One evening we remained out for a long time. The night was beautiful, a true summer night, without a moon, but brilliant with stars and perfumed by the sea-breeze. The city was sleeping. One by one the lights went out in the windows, and the lighthouses shone red in the darkness, which was quite blue above us and glittering with myriads of twinkling stars. We could not see the ocean, but we could hear and smell it, and the breakers that lashed the walls flung drops of foam over us through the big apertures of the machicolations.

In one place, between the wall and the city houses, a quantity of cannon-balls are piled up in a ditch. From that point you can see these words written on the second floor of one of the dwellings: "Chateaubriand was born here."

Further on, the wall ends at the foot of a tower called Quiquengrogne; like its sister, La Generale, it is high, broad, and imposing, and is swelled in the middle like a hyperbola.

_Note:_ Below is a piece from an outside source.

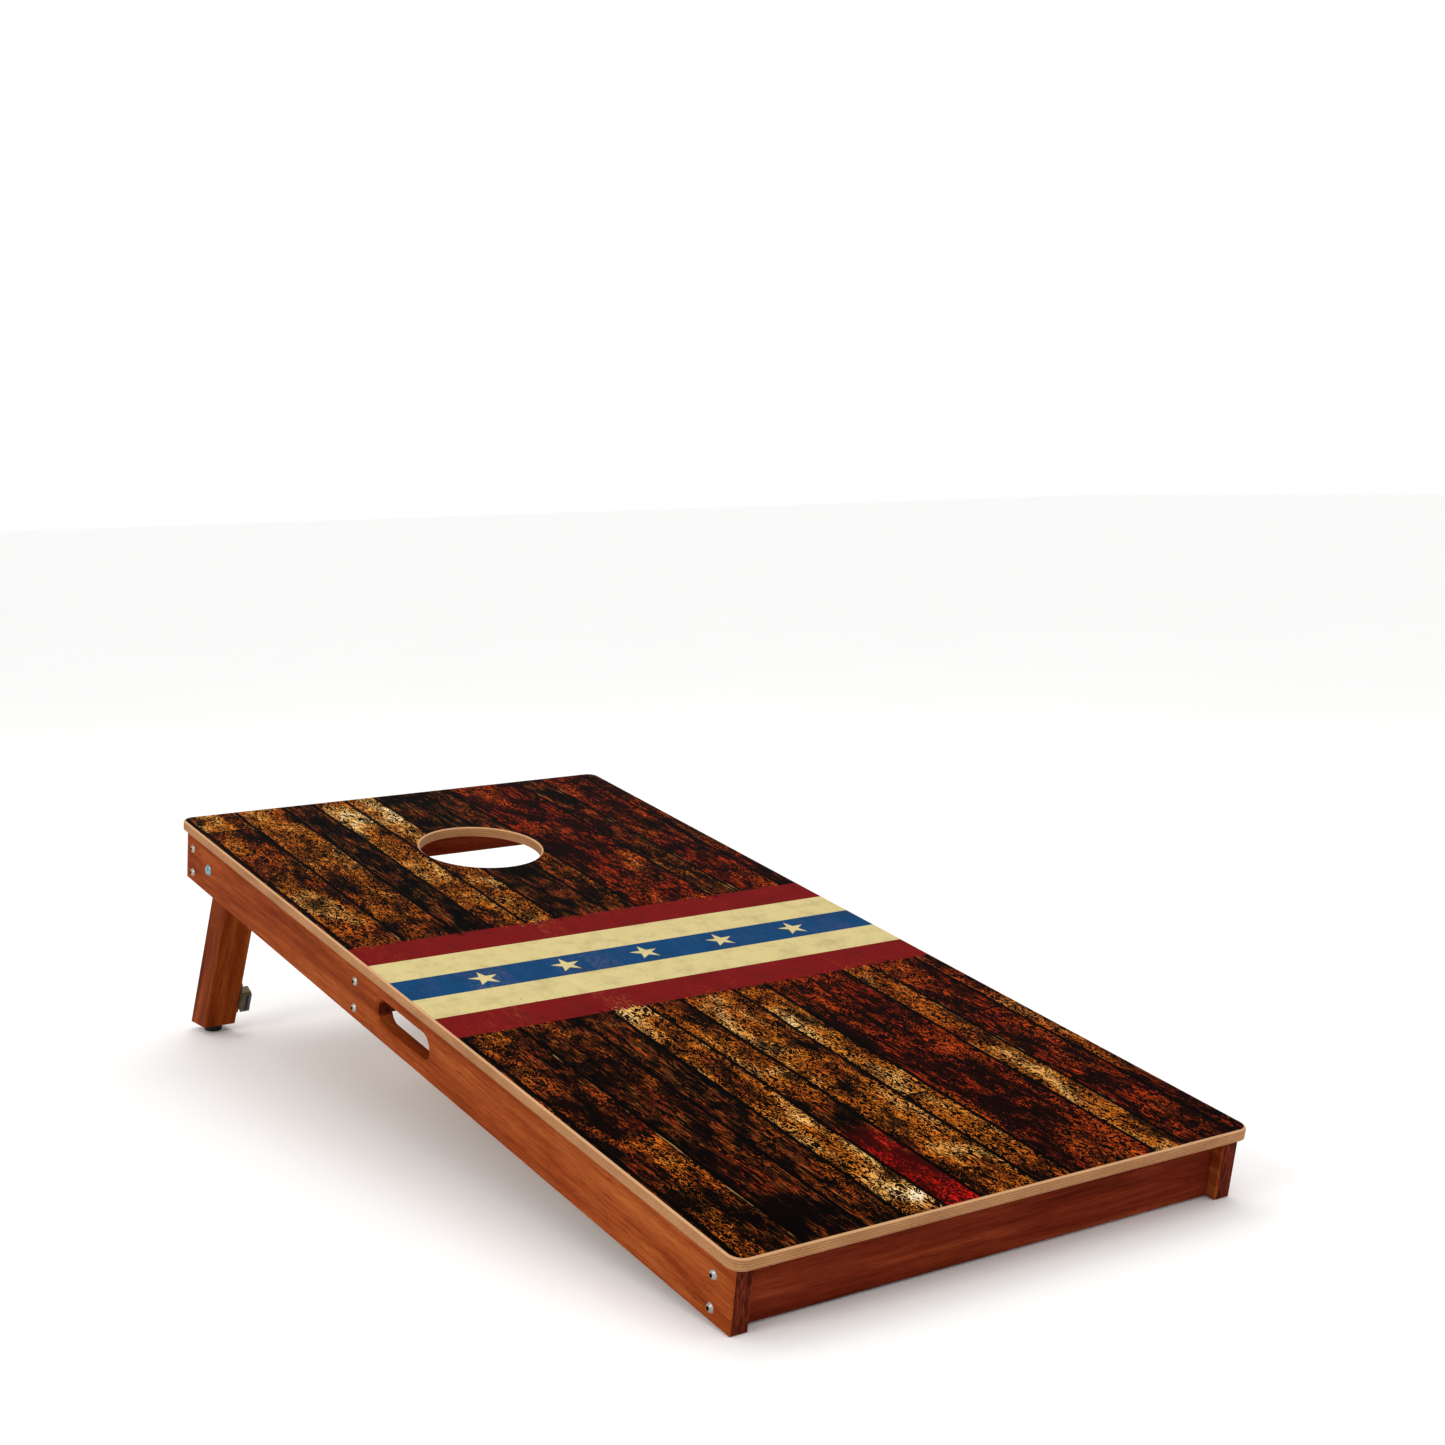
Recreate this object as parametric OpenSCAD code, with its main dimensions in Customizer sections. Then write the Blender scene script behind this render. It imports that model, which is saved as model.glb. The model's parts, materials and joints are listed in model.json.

Though they are as good as new and absolutely intact, these towers would no doubt be improved if they lost some of their battlements in the sea and if ivy spread its kindly leaves over their tops. Indeed, do not monuments grow greater through recollection, like men and like passions? And are they not completed by death?

We entered the castle. The empty courtyard planted with a few sickly lime-trees was as silent as the courtyard of a monastery. The janitress went and obtained the keys from the commander. When she returned, she was accompanied by a pretty little girl who wished to see the strangers. Her arms were bare and she carried a large bunch of flowers. Her black curls escaped from beneath her dainty little cap, and the lace on her pantalettes rubbed against her kid shoes tied around the ankles with black laces. She ran up stairs in front of us beckoning and calling.

The staircase is long, for the tower is high. The bright daylight passes through the loop-holes like an arrow. When you put your head through one of these openings, you can see the ocean, which seems to grow wider and wider, and the crude colour of the sky, which seems to grow larger and larger, till you are afraid you will lose yourself in it. Vessels look like launches and their masts like walking-sticks. Eagles must think we look like ants. I wonder whether they really see us. Do they know that we have cities and steeples and triumphal arches?

When we arrived on the platform, and although the battlement reached to our chest, we could not help experiencing the sensation one always feels at a great height from the earth. It is a sort of voluptuous uneasiness mingled with fear and delight, pride and terror, a battle between one's mind and one's nerves. You feel strangely happy; you would like to jump, fly, spread out in the air and be supported by the wind; but your knees tremble and you dare not go too near the edge.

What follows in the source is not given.